In the year 2023, no one expects Republicans to have a reasonable take on gun violence (like that it’s a problem), or to do something about it (like pass meaningful gun control legislation). Still, you might think that conservatives wouldn’t be so thoroughly detached from reality that they would approve of—nay, fight for the rights of—small children being able to openly carry firearms in public places. Because that would just be, to use an official legislative term, f--king insane. Can you guess where we’re going with this?
In a turn of events that absolutely defies logic, the Republican-controlled Missouri House of Representatives voted on Wednesday to
reject an amendment that would have banned minors from being allowed to openly carry guns on public land without adult supervision. Which, thanks to a 2017 law, they are currently free to do. (That law, which was vetoed by then governor
Jay Nixon and overridden by the Missouri House, also
allows Missouri residents to carry a concealed weapon without a permit, safety training, or criminal-background check. As Sgt.
Charles Wall, spokesman for the St. Louis Metropolitan Police Department,
told the
St. Louis Post-Dispatch, “under current state law, there is no minimum age to lawfully possess a firearm.”) To be clear: The proposal rejected this week was not seeking to ban minors from openly carrying weapons on public land, period, but simply from doing so without an adult supervising them. But apparently even that was too much for the state’s conservatives, who quite literally believe it’s fine for actual kids to walk down the street carrying guns. The proposal was defeated by 104-39, with just a single Republican voting in favor of the ban.
State representative
Donna Baringer, a Democrat who represents St. Louis, said she decided to sponsor the amendment after police in her district asked for stronger regulations to stop “14-year-olds walking down the middle of the street in the city of St. Louis carrying AR-15s.” With the proposal officially blocked, said 14-year-olds, and kids half their age and younger, “have been emboldened [to carry AR-15s], and they are walking around with them,” she said. Representative
Lane Roberts, apparently the only Republican with any sense in the Missouri House of Representatives, had
said prior to the vote: “This is about people who don’t have the life experience to make a decision about the consequences of having that gun in their possession. Why is an 8-year-old carrying a sidearm in the street?”
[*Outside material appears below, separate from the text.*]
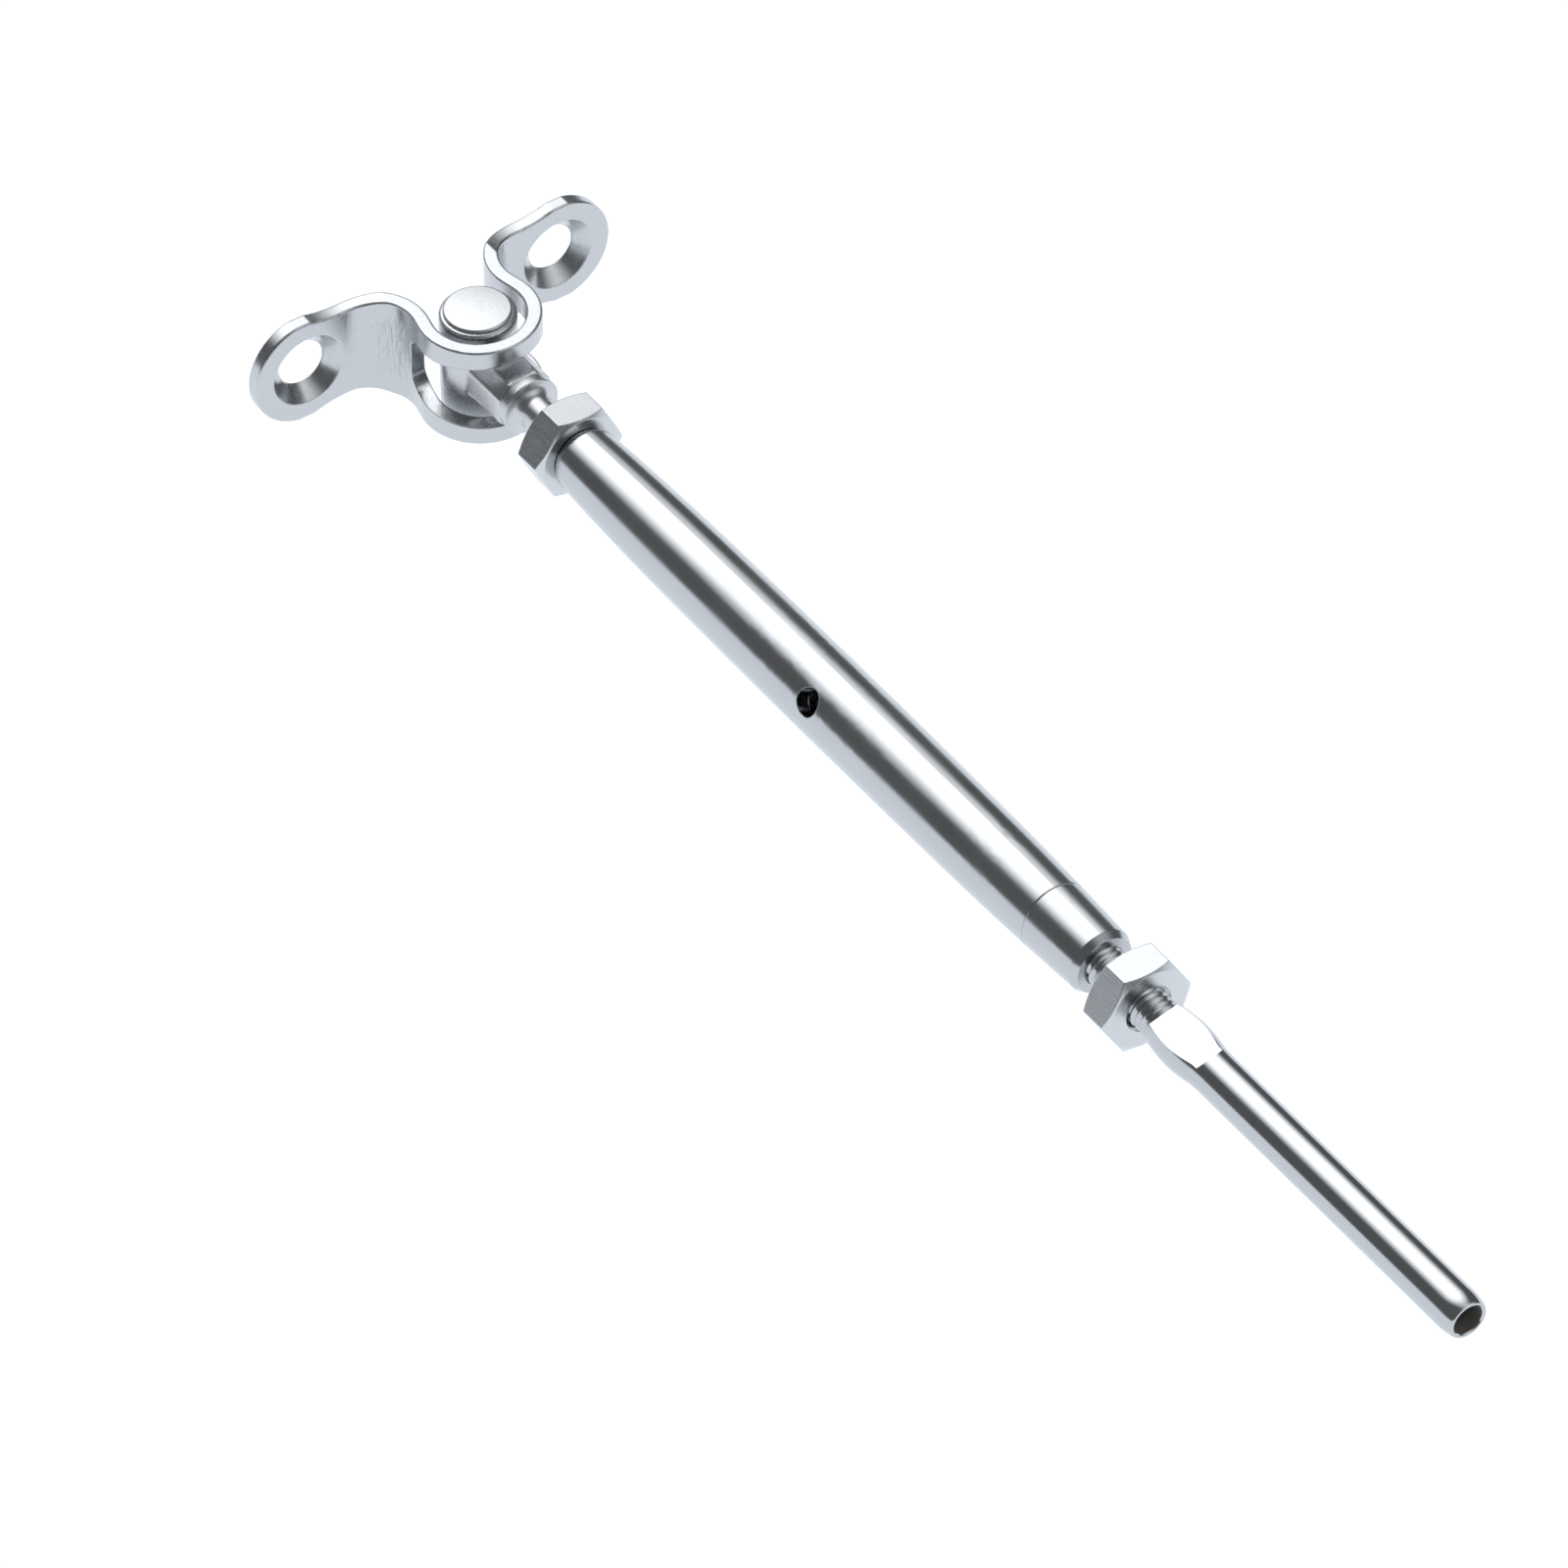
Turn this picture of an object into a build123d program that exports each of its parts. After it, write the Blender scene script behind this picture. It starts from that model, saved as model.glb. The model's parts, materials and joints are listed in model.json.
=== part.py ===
"""Rigging turnbuckle with a deck toggle at one end and a swage terminal at the other.

The frame: +X runs along the turnbuckle from the post face to the swage mouth, +Z is the toggle's
swing axis, and the origin is midway between the two screw holes on the face that meets the post.
Every revolved piece is drawn as its upper half in the XZ plane and turned about the X axis.
Sizes are in millimetres.
"""

import math
import os

from build123d import *

# --- strap that is screwed to the post -------------------------------------------------------
STRIP_THICKNESS = 2.15
STRIP_HEIGHT = 16.4
WAIST_HEIGHT = 14.7
WAIST_BEYOND_BEND = 0.6
EDGE_ROUND = 0.35
EAR_RADIUS = 8.4
SCREW_SPACING = 40.6
SCREW_HOLE_DIAMETER = 7.0
COUNTERSINK_DIAMETER = 11.2
BEND_INSIDE_RADIUS = 6.1
BEND_CLEAR_OF_LOOP = 5.35
LOOP_SIDE_GAP = 1.15
LOOP_FORWARD = 0.2
WINDOW_END_X = 8.3
WINDOW_END_HALF = 4.2
WINDOW_FRONT_HALF = 5.4
WINDOW_CORNER_RADIUS = 2.2

# --- toggle bolt: barrel, boss, flange, neck and right-hand thread ---------------------------
PIVOT_X = 13.0
BARREL_DIAMETER = 10.7
BARREL_HEIGHT = 16.2
CAP_DIAMETER = 9.5
CAP_HEIGHT = 0.5
CAP_ROUND = 0.4
BOSS_WIDTH = 8.4
BOSS_HEIGHT = 7.8
BOSS_CHAMFER = 1.9
FLANGE_DIAMETER = 8.7
FLANGE_THICKNESS = 1.6
FLANGE_FACE_X = 25.6
NECK_DIAMETER = 5.0
NECK_FILLET = 1.7

# --- threads, drawn as plain cylinders with running clearance --------------------------------
THREAD_BORE_DIAMETER = 6.0
THREAD_CLEARANCE = 0.1
THREAD_LENGTH = 55.0
THREAD_RUN_IN = 0.6
THREAD_END_CHAMFER = 0.6

# --- lock nuts -------------------------------------------------------------------------------
NUT_ACROSS_FLATS = 12.3
NUT_FACE_DIAMETER = 11.8
NUT_THICKNESS = 5.2
NUT_CORNER_DROP = 0.65
NUT_BORE_CHAMFER = 0.6
RH_NUT_TURN = -4.5
RH_NUT_BACK_X = 32.2
LH_NUT_GAP = 4.4
LH_SHOULDER_GAP = 3.7

# --- tubular body ----------------------------------------------------------------------------
BODY_LENGTH = 118.8
BODY_NUT_GAP = 0.1
BODY_MIDDLE_DIAMETER = 11.5
BODY_KNEE_DIAMETER = 11.2
BODY_END_DIAMETER = 9.45
BODY_TAPER_LENGTH = 28.0
BODY_END_CHAMFER = 0.45
BODY_END_CHAMFER_LENGTH = 1.1
BODY_BORE_DIAMETER = 7.0
BODY_THREAD_LENGTH = 14.0
TOMMY_HOLE_DIAMETER = 4.0
TOMMY_HOLE_TILT = 33.0
INSERT_LENGTH = 11.0
SPIGOT_DIAMETER = 8.6
SPIGOT_LENGTH = 8.0
SPIGOT_END_GAP = 0.3
SEAM_BREAK = 0.12

# --- swage stud ------------------------------------------------------------------------------
SWAGE_DIAMETER = 6.35
SWAGE_BORE_DIAMETER = 4.4
SWAGE_BORE_DEPTH = 40.0
SWAGE_LENGTH = 63.5
SHOULDER_ROOT_DIAMETER = 6.7
SHOULDER_CREST_DIAMETER = 7.4
SHOULDER_CREST_X = 4.5
SHOULDER_FALL_X = 8.4
SHOULDER_FALL_DIAMETER = 6.84
SHOULDER_LENGTH = 10.8
FLATS_ACROSS = 4.9
FLATS_LENGTH = 9.9
FLATS_RUN_OUT = 2.0
FLATS_TURN = 13.0
MOUTH_DIAMETER = 5.6
MOUTH_TAPER_LENGTH = 2.6
MOUTH_BREAK = 0.15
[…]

A great question! And one that his fellow GOP lawmakers obviously did not have any good answers for because if you’re a sane person, there is none. In a ridiculous attempt to justify that scenario, Republican state representative
Bill Hardwick argued that he “just [has] a different approach for addressing public safety that doesn’t deprive people, who have done nothing to any other person, who will commit no violence, from their freedom.” As a reminder the people Hardwick is arguing must have the freedom to carry firearms on their person, are children, some of whom cannot even buy a ticket for a PG-13 movie.
In a bit of equally absurd “logic,” state representative
Tony Lovasco told
The Washington Post: “Government should prohibit acts that directly cause measurable harm to others, not activities we simply suspect might escalate. Few would support banning unaccompanied kids in public places, yet one could argue such a bad policy might be effective.” Right, yes, except one small thing: A kid hanging out in public without an adult is a much smaller risk to themself and others than a kid hanging out in public without an adult
and carrying a gun. Someone—not us of course, definitely not us, but
someone—might suggest this is the argument of a total moron.
Of course, all of this is happening less than a month after news of a Virginia
six-year-old shooting their teacher and a
viral surveillance video from Indiana that captured a diaper-wearing toddler carrying a handgun and firing it.
Meanwhile, as state representative
Peter Merideth noted, conservative lawmakers in the state who think kids bearing arms is fine and dandy, are currently trying to pass a bill that would make drag performances on public property or seen by minors class A misdemeanors. “Kids carrying guns on the street or in a park is a matter of individual freedom and personal responsibility. Kids seeing a drag queen read a children’s book or sing a song is a danger the government must ban,” Merideth
tweeted. “Do I have that right MO GOP?”